There are obvious reasons why someone would use a fake identity. One is credit so bad he or she would be sent packing when trying to rent a Barbie playhouse, but there are far more nefarious reasons. One is sex offenders. They are required to register and report their addresses forever, putting a damper on the possibility of their renting an apartment or getting a job. But if they hide their identities, if they become another person entirely, they have a “new life,” so to speak. Then there are the violent criminals, people you almost assuredly don’t want living in any place you own or working in your business. New identity, presto! They can live where they want or maybe even get a job.

The General Account Office reports, “Synthetic identity fraud (SIF) is a crime in which perpetrators combine real and/or fictitious information, such as Social Security numbers (SSN) and names, to create identities with which they may defraud financial institutions,
government agencies, or individuals.”

Here’s how these crooks create synthetic identities.

Credit Profile/Privacy Numbers (CPN): They are called Credit Privacy Numbers (CPN), or Secondary Credit Numbers (SCN), creating “File Segregation” that begins a new credit identity. The companies that sell them promise new credit lines attached to a new credit report based on the Credit Privacy Number. The lowest price to create a new self I found on the internet is $250 and up to $1500 for the full package of a “guaranteed 790 FICO score within 30 days and two new credit lines of up to $25,000 each.” Sounds great, doesn’t it? It isn’t.

These companies give their customers a new number that looks very much like a Social Security Number, and in fact may be a real one, just not theirs. One way they do it is by going online and getting an Employer Identification Number (EIN) from the IRS. It is nine digits long, just like a Social Security Number. Trouble is, in order to obtain an EIN, the IRS wants a Social Security Number that belongs to the person applying for the EIN. Use a bogus one, and it’s a felony. Another way is by finding the Social Security Numbers of children with no credit history, long-term prison inmates, or dead people and selling it to the their customer as a CPN. The General Accounting Office indicates that over 1 million children have their identity stolen each year and are 50 times more likely than adults to be a victim of SIF than adults

The third way is by “issuing” a Social Security Number that hasn’t been issued, and in fact may never be issued. The Social Security Administration lists the ranges. They might be any numbers that include -83-, second number set, because the SSA doesn’t issue any of those until all the numbers from -01- to -82- are issued. In addition, area numbers, the first three, run from 001-772. Areas 666 and 734-749 are unused by the Social Security Administration.

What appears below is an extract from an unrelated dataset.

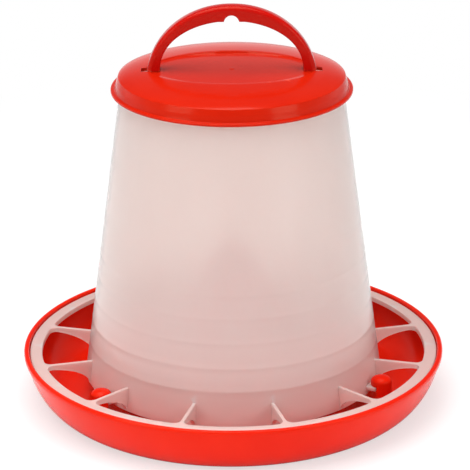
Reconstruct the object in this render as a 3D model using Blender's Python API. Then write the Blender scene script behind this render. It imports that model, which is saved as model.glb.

Identity manipulation or compilation: slightly different from the CPN, they modify data slightly to create a new identity that is not recognized by a credit bureau. They may use an existing Social Security Number, such as one from a dead person or a child, who has no credit record, and add a new address and such. They create a new credit record by applying for a credit card. Because there is no record, they get turned down, but the fact that they applied creates a credit record. Then they apply for another credit card. This time there’s a credit record and they may get a credit card with a $250 or $500 limit. They use it and pay it off as agreed. That creates a better credit record, albeit a phony one. They apply for more and more credit, each time getting higher credit limits. Before long, there’s a whole new person, but, of course, a synthetic one.

The more industrious among them will go so far as to start a shell company to facilitate the creation and maintenance of credit files associated with synthetic identities. The shell company gets a merchant account so it can process credit card charges. The criminal reports transactions charged through the shell company, and in the process, creates a credit history for a synthetic identity. The credit reporting agency might catch on and cancel the account, but the crook just creates another shell company to take its place.

Now they wait. When they have enough credit built up, they “bust out,” running up huge balances and getting cash. Then they vanish.

How to catch them
If you are an employer or landlord and checking the credit of an applicant, you may see some red flags run up when you look at a credit report. The first thing to always check is the Social Security Number itself. By doing a “Social Search,” available from a screening company, you can see first, the name or names the number belongs to and second, if it has even been issued at all. If a number has not yet been issued or is an EIN, it will come back as “no record found.” That’s a red flag too large to ignore and entitles you to immediately reject the applicant, assuming he or she wrote the supposed Social Security Number correctly. Another indication might be a credit file that is just a few months old and you’re looking at a 40-year-old person. Hmmm? Then there’s picture ID. It’s difficult to get a driver’s license without proper ID such as a birth certificate, and the license will have the person’s picture, name, address, and birth date on it. Who was the license issued to and what’s the address on the license? Will it always work? No, nothing always works. After all, Kelvin Lyles had phony licenses.

Doubt everything. Verify everything. Check everything by using a screening checklist. The Federal Trade Commission reports that businesses lose $50 billion a year because of Synthetic Identity Fraud, and it is growing. Don’t let it grow in your business.

When Kelvin Lyles gets out of prison, where will he live? Will some rental owner rent to him? Will he apply for a job using a synthetic identity? Check carefully.